* START *

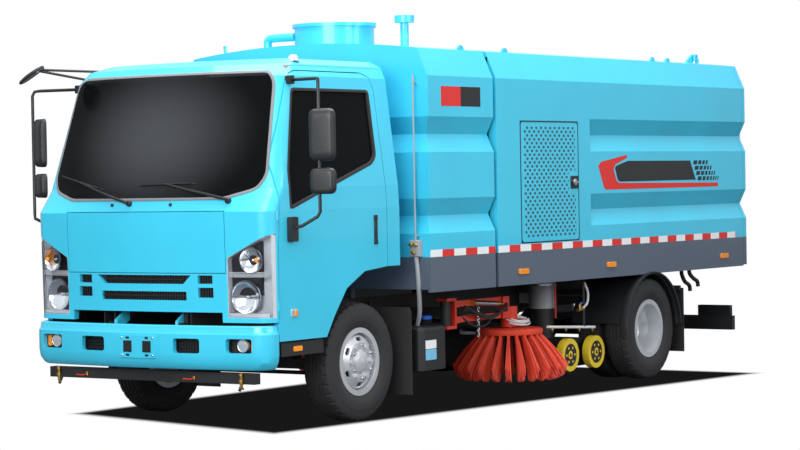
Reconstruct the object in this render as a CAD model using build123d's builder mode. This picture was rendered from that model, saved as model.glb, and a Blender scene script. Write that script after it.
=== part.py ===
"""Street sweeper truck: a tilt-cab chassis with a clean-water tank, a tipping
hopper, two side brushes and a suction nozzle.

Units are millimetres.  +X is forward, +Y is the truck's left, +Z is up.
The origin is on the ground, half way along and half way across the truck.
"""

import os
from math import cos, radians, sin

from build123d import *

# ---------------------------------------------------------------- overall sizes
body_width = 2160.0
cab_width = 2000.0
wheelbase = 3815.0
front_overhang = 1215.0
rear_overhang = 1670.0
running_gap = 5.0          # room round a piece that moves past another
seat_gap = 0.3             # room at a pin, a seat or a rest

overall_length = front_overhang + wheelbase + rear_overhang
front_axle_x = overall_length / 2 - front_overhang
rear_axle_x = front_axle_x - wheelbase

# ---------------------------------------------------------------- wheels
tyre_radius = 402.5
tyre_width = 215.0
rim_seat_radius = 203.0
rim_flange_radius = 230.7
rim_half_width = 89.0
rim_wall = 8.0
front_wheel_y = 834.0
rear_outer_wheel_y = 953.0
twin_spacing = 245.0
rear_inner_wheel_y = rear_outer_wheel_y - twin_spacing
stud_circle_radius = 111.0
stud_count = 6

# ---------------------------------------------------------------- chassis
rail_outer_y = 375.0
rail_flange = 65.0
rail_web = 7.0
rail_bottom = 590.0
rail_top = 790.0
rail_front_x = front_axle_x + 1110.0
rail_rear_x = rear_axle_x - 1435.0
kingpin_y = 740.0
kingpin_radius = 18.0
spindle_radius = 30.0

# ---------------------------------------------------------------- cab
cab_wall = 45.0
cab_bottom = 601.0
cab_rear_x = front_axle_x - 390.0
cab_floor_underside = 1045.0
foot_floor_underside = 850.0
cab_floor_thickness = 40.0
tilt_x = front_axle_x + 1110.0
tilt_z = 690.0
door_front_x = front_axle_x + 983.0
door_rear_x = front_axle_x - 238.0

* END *

◆ **TASK REQUIREMENTS**
Copy out the whole listing, exactly as written.

◆ **WRITTEN REPLY**
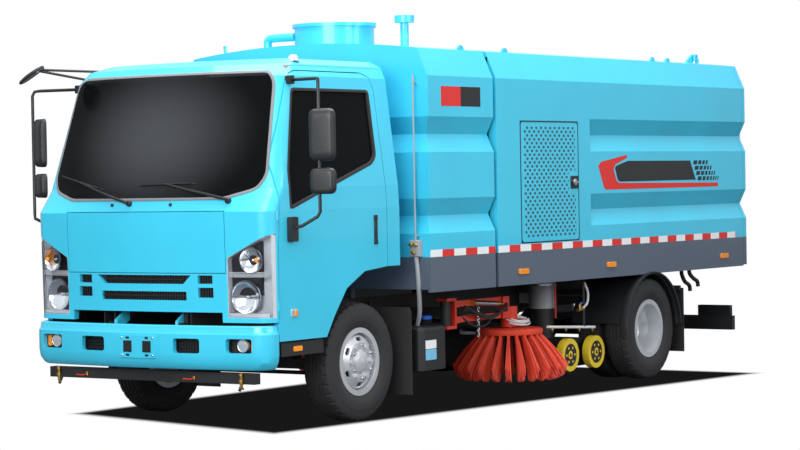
Reconstruct the object in this render as a CAD model using build123d's builder mode. This picture was rendered from that model, saved as model.glb, and a Blender scene script. Write that script after it.
=== part.py ===
"""Street sweeper truck: a tilt-cab chassis with a clean-water tank, a tipping
hopper, two side brushes and a suction nozzle.

Units are millimetres.  +X is forward, +Y is the truck's left, +Z is up.
The origin is on the ground, half way along and half way across the truck.
"""

import os
from math import cos, radians, sin

from build123d import *

# ---------------------------------------------------------------- overall sizes
body_width = 2160.0
cab_width = 2000.0
wheelbase = 3815.0
front_overhang = 1215.0
rear_overhang = 1670.0
running_gap = 5.0          # room round a piece that moves past another
seat_gap = 0.3             # room at a pin, a seat or a rest

overall_length = front_overhang + wheelbase + rear_overhang
front_axle_x = overall_length / 2 - front_overhang
rear_axle_x = front_axle_x - wheelbase

# ---------------------------------------------------------------- wheels
tyre_radius = 402.5
tyre_width = 215.0
rim_seat_radius = 203.0
rim_flange_radius = 230.7
rim_half_width = 89.0
rim_wall = 8.0
front_wheel_y = 834.0
rear_outer_wheel_y = 953.0
twin_spacing = 245.0
rear_inner_wheel_y = rear_outer_wheel_y - twin_spacing
stud_circle_radius = 111.0
stud_count = 6

# ---------------------------------------------------------------- chassis
rail_outer_y = 375.0
rail_flange = 65.0
rail_web = 7.0
rail_bottom = 590.0
rail_top = 790.0
rail_front_x = front_axle_x + 1110.0
rail_rear_x = rear_axle_x - 1435.0
kingpin_y = 740.0
kingpin_radius = 18.0
spindle_radius = 30.0

# ---------------------------------------------------------------- cab
cab_wall = 45.0
cab_bottom = 601.0
cab_rear_x = front_axle_x - 390.0
cab_floor_underside = 1045.0
foot_floor_underside = 850.0
cab_floor_thickness = 40.0
tilt_x = front_axle_x + 1110.0
tilt_z = 690.0
door_front_x = front_axle_x + 983.0
door_rear_x = front_axle_x - 238.0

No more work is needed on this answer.